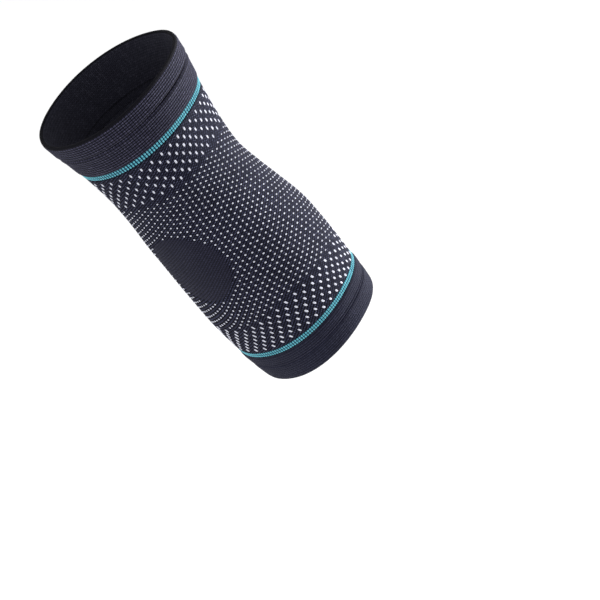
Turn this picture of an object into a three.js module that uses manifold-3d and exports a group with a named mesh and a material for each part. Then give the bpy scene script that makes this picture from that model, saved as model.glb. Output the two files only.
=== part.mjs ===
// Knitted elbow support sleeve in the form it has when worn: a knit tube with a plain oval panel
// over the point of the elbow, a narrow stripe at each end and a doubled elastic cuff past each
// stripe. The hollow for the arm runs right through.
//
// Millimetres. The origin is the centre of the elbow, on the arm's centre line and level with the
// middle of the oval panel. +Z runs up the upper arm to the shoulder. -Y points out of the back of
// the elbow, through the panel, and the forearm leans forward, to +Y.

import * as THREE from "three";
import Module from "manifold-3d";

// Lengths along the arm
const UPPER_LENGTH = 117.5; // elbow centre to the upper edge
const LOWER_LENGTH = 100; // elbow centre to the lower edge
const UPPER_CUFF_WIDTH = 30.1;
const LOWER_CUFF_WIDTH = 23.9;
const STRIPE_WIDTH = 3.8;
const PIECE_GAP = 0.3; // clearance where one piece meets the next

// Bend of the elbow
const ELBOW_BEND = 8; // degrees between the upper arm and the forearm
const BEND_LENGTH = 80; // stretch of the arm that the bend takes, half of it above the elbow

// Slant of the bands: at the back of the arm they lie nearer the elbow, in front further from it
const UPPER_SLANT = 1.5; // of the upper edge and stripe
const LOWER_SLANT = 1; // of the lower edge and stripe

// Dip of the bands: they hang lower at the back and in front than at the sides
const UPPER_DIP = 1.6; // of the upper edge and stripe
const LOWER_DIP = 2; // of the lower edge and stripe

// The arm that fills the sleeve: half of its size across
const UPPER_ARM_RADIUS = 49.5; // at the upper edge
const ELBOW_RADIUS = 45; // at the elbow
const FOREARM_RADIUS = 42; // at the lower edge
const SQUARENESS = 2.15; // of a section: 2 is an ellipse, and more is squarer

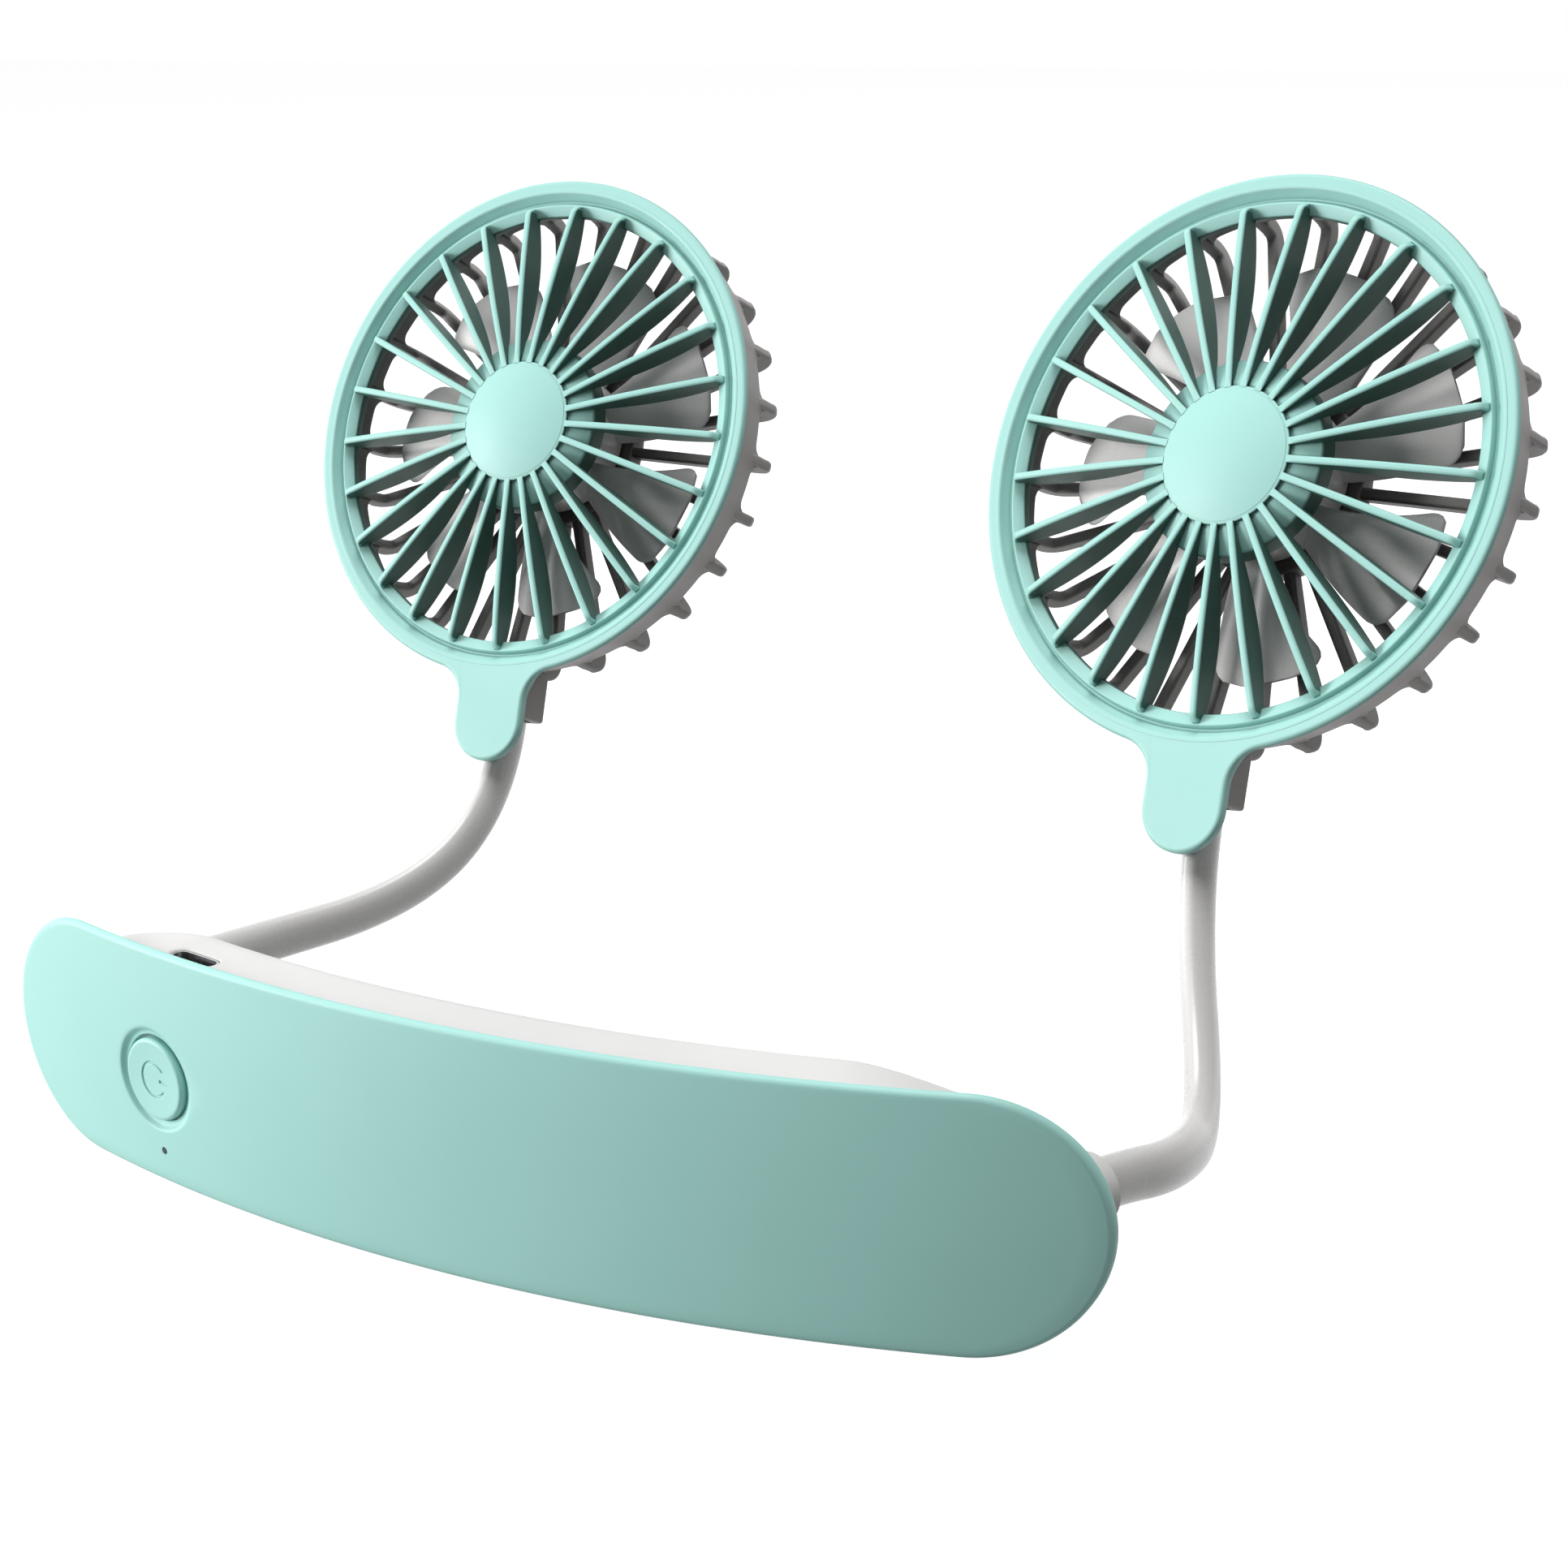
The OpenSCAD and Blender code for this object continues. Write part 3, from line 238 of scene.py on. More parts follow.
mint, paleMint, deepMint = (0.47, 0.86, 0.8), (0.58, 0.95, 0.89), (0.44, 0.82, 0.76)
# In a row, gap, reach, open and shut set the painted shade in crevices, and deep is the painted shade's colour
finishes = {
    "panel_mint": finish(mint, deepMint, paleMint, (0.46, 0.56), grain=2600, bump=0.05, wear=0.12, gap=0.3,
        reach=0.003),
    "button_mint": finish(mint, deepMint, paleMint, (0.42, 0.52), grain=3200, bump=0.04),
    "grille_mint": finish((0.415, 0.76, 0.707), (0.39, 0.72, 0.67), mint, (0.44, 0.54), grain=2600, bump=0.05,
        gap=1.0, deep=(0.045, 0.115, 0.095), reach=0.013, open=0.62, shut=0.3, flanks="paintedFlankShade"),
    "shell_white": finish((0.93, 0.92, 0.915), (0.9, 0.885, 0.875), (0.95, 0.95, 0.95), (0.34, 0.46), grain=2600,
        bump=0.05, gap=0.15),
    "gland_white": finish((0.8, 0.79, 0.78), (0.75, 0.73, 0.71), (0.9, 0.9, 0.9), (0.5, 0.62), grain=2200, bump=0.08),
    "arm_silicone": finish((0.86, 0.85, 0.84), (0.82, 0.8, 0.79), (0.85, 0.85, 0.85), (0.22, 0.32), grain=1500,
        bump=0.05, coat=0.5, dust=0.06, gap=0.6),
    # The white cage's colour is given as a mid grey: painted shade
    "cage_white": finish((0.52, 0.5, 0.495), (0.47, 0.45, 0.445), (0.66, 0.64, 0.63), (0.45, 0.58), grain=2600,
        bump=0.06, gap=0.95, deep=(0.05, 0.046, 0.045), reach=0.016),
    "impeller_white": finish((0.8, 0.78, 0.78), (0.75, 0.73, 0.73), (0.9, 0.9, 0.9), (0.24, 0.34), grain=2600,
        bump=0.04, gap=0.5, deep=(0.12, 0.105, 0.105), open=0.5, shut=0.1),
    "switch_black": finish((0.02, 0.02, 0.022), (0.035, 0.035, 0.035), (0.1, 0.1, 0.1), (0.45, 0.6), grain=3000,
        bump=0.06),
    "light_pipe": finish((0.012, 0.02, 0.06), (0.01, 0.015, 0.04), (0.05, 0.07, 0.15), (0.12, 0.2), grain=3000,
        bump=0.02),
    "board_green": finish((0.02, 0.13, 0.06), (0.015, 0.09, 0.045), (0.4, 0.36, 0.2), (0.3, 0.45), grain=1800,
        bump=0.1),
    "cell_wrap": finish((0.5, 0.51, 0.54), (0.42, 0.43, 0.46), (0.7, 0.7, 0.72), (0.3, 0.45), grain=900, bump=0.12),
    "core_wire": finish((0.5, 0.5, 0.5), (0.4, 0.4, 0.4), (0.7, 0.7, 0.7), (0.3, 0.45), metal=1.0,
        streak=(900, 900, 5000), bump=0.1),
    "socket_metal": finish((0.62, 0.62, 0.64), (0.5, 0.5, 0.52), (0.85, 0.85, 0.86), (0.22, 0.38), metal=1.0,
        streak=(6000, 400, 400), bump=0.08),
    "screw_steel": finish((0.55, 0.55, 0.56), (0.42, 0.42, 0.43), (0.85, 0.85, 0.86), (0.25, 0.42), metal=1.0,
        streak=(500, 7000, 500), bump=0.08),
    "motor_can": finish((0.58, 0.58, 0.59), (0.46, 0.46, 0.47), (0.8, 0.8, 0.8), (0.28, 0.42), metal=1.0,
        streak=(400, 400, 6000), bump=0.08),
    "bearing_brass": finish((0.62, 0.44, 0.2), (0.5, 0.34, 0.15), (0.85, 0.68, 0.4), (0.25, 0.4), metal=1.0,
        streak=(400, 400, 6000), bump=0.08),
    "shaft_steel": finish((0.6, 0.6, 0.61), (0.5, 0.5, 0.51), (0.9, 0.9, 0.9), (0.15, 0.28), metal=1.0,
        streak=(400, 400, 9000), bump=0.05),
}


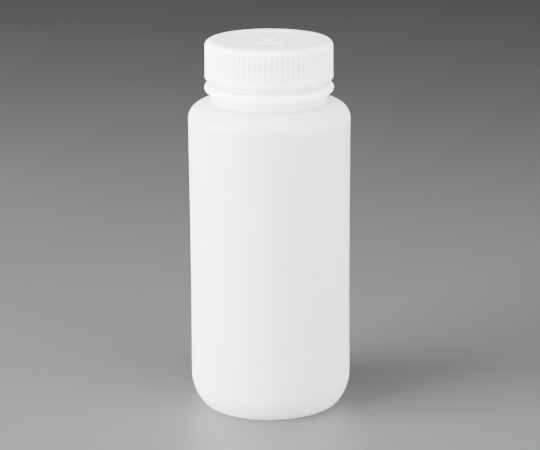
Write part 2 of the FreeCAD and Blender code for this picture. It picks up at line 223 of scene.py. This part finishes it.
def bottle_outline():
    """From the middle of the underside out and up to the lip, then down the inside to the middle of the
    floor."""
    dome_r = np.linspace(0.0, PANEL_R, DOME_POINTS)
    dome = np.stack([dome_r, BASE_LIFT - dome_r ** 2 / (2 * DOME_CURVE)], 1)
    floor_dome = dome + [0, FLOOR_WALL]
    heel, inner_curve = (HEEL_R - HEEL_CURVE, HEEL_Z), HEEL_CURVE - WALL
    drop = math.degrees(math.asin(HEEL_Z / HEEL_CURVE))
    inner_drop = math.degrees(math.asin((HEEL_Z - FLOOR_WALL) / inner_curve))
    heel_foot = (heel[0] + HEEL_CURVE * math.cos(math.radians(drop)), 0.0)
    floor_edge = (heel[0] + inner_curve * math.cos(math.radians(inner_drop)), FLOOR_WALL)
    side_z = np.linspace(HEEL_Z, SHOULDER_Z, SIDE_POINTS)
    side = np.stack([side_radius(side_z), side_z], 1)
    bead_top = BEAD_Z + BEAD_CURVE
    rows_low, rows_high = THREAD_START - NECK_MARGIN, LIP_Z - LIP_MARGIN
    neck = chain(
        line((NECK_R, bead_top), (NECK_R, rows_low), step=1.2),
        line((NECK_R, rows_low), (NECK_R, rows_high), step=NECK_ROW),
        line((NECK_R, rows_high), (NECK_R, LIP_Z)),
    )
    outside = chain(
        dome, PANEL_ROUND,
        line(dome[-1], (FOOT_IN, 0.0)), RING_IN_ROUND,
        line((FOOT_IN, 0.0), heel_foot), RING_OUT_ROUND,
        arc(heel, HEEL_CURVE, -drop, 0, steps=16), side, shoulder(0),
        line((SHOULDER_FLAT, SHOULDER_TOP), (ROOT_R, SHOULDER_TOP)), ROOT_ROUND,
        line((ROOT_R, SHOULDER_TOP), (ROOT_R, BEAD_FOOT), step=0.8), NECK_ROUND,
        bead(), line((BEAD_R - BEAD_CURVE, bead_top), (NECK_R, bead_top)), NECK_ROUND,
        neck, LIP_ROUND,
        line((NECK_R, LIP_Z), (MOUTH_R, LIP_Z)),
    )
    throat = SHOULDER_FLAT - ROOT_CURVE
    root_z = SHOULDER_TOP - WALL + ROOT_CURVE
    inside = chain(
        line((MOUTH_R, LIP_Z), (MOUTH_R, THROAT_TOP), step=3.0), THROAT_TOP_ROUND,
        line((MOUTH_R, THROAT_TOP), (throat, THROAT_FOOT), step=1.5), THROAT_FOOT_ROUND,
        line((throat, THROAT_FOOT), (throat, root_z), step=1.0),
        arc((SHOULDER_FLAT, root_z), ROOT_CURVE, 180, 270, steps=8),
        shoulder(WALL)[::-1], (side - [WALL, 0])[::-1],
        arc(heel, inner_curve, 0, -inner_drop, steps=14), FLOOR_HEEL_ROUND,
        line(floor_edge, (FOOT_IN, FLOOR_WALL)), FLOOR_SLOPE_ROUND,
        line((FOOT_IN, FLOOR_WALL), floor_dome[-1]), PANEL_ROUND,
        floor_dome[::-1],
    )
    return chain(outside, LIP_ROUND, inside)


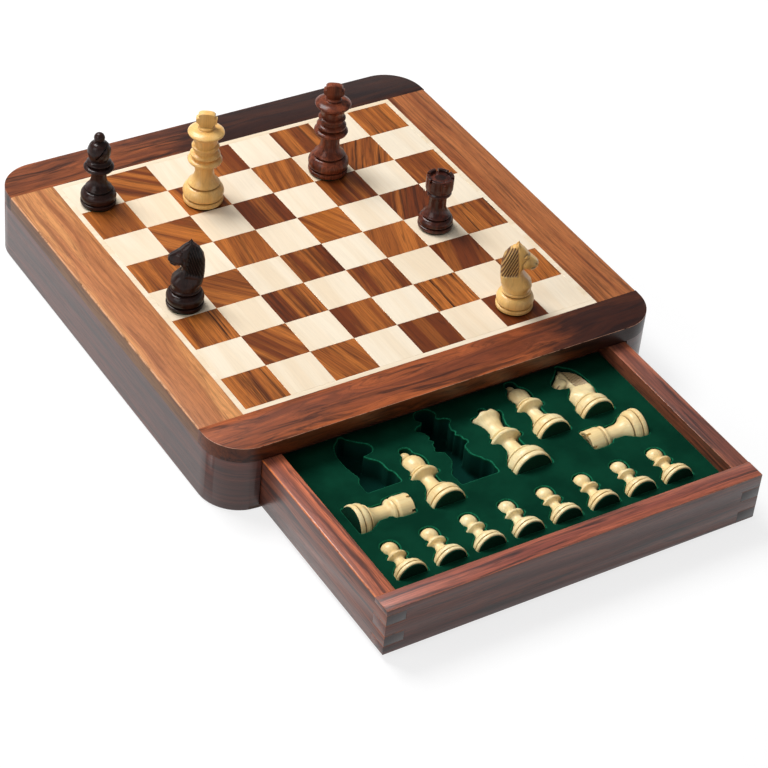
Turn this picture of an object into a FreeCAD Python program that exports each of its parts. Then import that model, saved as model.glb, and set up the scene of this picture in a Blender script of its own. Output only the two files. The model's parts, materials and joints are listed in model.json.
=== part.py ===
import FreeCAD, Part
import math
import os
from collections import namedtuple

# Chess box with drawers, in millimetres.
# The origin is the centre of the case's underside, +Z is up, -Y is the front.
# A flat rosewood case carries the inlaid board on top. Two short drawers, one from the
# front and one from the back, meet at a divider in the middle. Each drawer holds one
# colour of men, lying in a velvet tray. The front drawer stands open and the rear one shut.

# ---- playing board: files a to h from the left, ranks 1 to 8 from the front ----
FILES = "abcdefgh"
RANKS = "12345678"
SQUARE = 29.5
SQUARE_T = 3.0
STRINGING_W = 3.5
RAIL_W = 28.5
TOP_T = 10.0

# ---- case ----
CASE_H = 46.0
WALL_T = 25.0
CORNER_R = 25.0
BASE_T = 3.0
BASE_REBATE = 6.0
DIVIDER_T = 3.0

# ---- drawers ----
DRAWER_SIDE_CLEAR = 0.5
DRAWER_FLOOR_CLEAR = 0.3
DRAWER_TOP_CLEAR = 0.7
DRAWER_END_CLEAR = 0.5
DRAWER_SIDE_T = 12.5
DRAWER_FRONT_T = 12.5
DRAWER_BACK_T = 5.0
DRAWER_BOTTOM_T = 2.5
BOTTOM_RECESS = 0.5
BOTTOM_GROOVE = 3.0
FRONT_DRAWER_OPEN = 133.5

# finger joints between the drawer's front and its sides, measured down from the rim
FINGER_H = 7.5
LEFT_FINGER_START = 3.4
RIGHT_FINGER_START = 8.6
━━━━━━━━
* **What is asked**: Restate the first line and every line after it, word for word, stopping once the line with "import Module from" is done.

* **Answer below**:
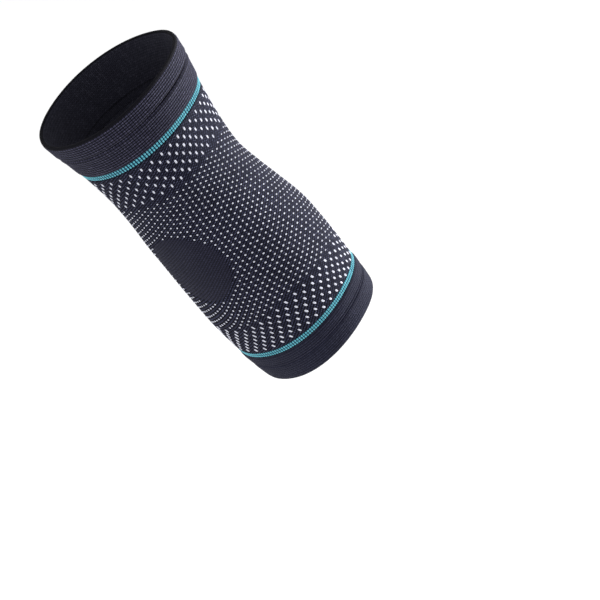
Turn this picture of an object into a three.js module that uses manifold-3d and exports a group with a named mesh and a material for each part. Then give the bpy scene script that makes this picture from that model, saved as model.glb. Output the two files only.
=== part.mjs ===
// Knitted elbow support sleeve in the form it has when worn: a knit tube with a plain oval panel
// over the point of the elbow, a narrow stripe at each end and a doubled elastic cuff past each
// stripe. The hollow for the arm runs right through.
//
// Millimetres. The origin is the centre of the elbow, on the arm's centre line and level with the
// middle of the oval panel. +Z runs up the upper arm to the shoulder. -Y points out of the back of
// the elbow, through the panel, and the forearm leans forward, to +Y.

import * as THREE from "three";
import Module from "manifold-3d";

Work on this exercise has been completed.